Seandainya ada yang membelah kepalaku hingga apa yang aku pikirkan terbaca dengan jelas, mungkin setiap bagian pikiranku hanya berisikan rencana menakluklan dunia. Aku punya beribu rencana untuk menaklukkan dunia yang bermain di dalam pikiranku. Aku tidak hanya ingin sekedar hidup tanpa menjadi bagian dari sejarah dunia.

Hampir 25, apa yang aku punya?

Aku punya, mimpi. Ada banyak mimpiku yang masih menunggu untuk diwujudkan. Mimpi menjadi penulis bestseller, mimpi menjadi relawan di Bangladesh atau Nairobi, mimpi untuk segera menunaikan haji dengan biaya sendiri dan mimpi memiliki tempat yang aku sebut rumah.

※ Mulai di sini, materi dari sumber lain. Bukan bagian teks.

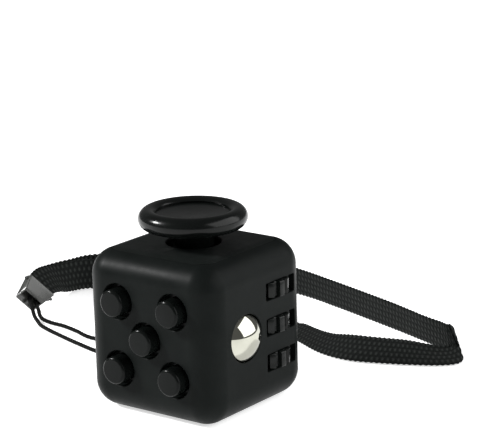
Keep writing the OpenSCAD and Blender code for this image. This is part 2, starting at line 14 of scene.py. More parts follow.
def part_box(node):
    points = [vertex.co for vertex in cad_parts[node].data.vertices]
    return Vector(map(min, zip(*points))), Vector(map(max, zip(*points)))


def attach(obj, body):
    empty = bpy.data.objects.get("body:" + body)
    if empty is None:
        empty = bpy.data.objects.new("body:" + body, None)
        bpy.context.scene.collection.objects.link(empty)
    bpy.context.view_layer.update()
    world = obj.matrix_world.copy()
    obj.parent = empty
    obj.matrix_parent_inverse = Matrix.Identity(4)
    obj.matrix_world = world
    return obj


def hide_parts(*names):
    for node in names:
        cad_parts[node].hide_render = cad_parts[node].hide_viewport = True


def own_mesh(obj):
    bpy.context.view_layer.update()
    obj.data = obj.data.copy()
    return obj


MM = 0.001
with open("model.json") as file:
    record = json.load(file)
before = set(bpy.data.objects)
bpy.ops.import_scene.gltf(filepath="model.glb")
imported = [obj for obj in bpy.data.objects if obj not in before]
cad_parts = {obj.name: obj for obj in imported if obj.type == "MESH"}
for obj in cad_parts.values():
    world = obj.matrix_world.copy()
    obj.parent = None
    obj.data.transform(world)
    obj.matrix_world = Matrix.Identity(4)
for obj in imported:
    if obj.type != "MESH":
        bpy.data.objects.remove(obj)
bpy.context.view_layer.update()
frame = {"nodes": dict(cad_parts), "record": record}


# ---------- sizes read from the frame ----------

def node_box(node):
    """Lower and upper corner of a CAD node, in millimetres."""
    low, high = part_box(node)
    return Vector(low) / MM, Vector(high) / MM


def node_centre(node):
    """Middle of a CAD node's box."""
    low, high = node_box(node)
    return (low + high) / 2


shell_low, shell_high = node_box("shell")
HALF = (shell_high.x - shell_low.x) / 2
TOP = node_box("top_panel")[1].z
MID_Z = TOP / 2
EDGE_R = 5.6
WALL = 2.0
PANEL_W = 2 * node_box("top_panel")[1].x
PANEL_R = 3.2
PANEL_T = 2.0
PANEL_GAP = 0.1
LEDGE_W = PANEL_W - 2.7
LEDGE_T = 1.5
PAST = 1  # how far a cutter reaches past the surface that it opens


# ---------- camera ----------

def add_camera():
    """The photograph's long lens, aimed from its azimuth, elevation and roll."""
    azimuth, elevation, roll = radians(37.254), radians(14.858), radians(-1.46)
    look_at = Vector((6.04, 11.25, 36.49))
    distance = 459.33
    lens = 160.05
    back = Vector((sin(azimuth) * cos(elevation), -cos(azimuth) * cos(elevation), sin(elevation)))
    level = Vector((cos(azimuth), sin(azimuth), 0))
    upright = back.cross(level)
    right = level * cos(roll) + upright * sin(roll)
    up = back.cross(right)
    camera_data = bpy.data.cameras.new("camera")
    camera_data.sensor_width = 36
    camera_data.lens = lens
    camera_data.clip_start = 0.01
    camera = bpy.data.objects.new("camera", camera_data)
    bpy.context.scene.collection.objects.link(camera)
    turn = Matrix((right, up, back)).transposed().to_4x4()
    camera.matrix_world = Matrix.Translation((look_at + back * distance) * MM) @ turn
    bpy.context.scene.camera = camera


add_camera()


# ---------- materials ----------

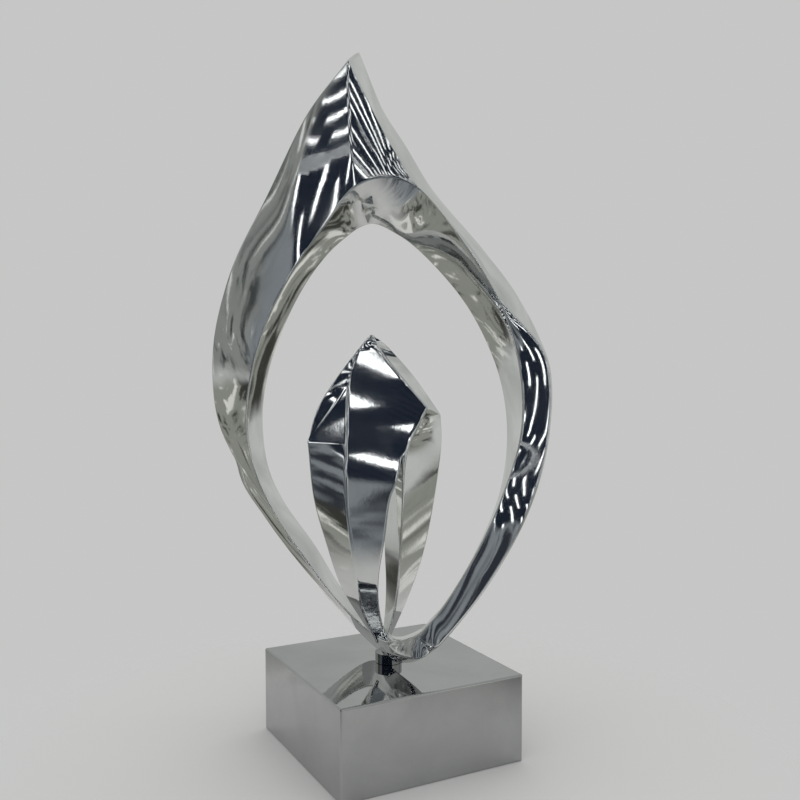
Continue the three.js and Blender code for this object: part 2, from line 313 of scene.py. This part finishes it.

Aku punya, setumpuk daftar tempat yang ingin aku kunjungi. Beberapa tempat yang ada didaftar milikku mungkintidak pernah dimasukan orang ke dalam tujuan wisatanya. Mendaki  gunung tertinggi di dunia, melihat aurora di belahan bumi selatan,  menghabiskan malam hening dan mencoba menyukai teh mentega di Lhasa, dan setumpuk rencana perjalanan yang menanti aku memiliki dana yang cukup untuk melakukannya.

Hampir 25, apa yang aku cari?

Aku mencari apa yang belum aku punya. Rumah. Sebuah tempat aku kembali dari setiap perjalanan. Sebah tempat dimana aku bisa menjadi diriku sendiri, tanpa perlu menggunakan lapisan topeng yang aku benci. Sebuah tempat dimana aku bisa dengan bebas menikmati hening yang aku candu.

Hampir 25.

Tapi pada akhirnya, aku kembali tersadar bahwa sesungguhnya, jauh didalam hatiku, aku hanya ingin menjadi seseorang yang menghabiskan waktu bersama dengan orang yang dicintainya. Seseorang yang berkomitmen untuk menjaga janji yang terucap di depan Tuhan, bertanggung jawab untuk selalu menyediakan bahu setiap aku bersedih dan menawarkan dadanya setiap kali aku bahagia. Seseorang yang akan membangunkanya setiap subuh untuk bersama membuka hari dengan menunaikan shalat, seseorang yang selalu akan menjadi imam-ku.

Bahwa aku hanya seorang gadis yang ketakutan akan menghadapi hidup ini sendirian yang bersembunyi dibalik jutaan mimpi dan rencana bodoh untuk menaklukan dunia.

Seorang gadis yang terlalu ragu untuk mencintai karena takut terluka, nantinya.

Tapi hei, aku hampir 25 bukankah ini waktu yang tepat untuk berubah? Untuk berdamai dengan segala ketakutan dan keraguan yang aku miliki dan mencoba untuk menjadi lebih berani?
Hampir 25, aku masih cinta travelling, masih bermimpi menjadi penulis bestseller dan masih mencari rumah tapi juga sedang menunggunya, #Besar-ku.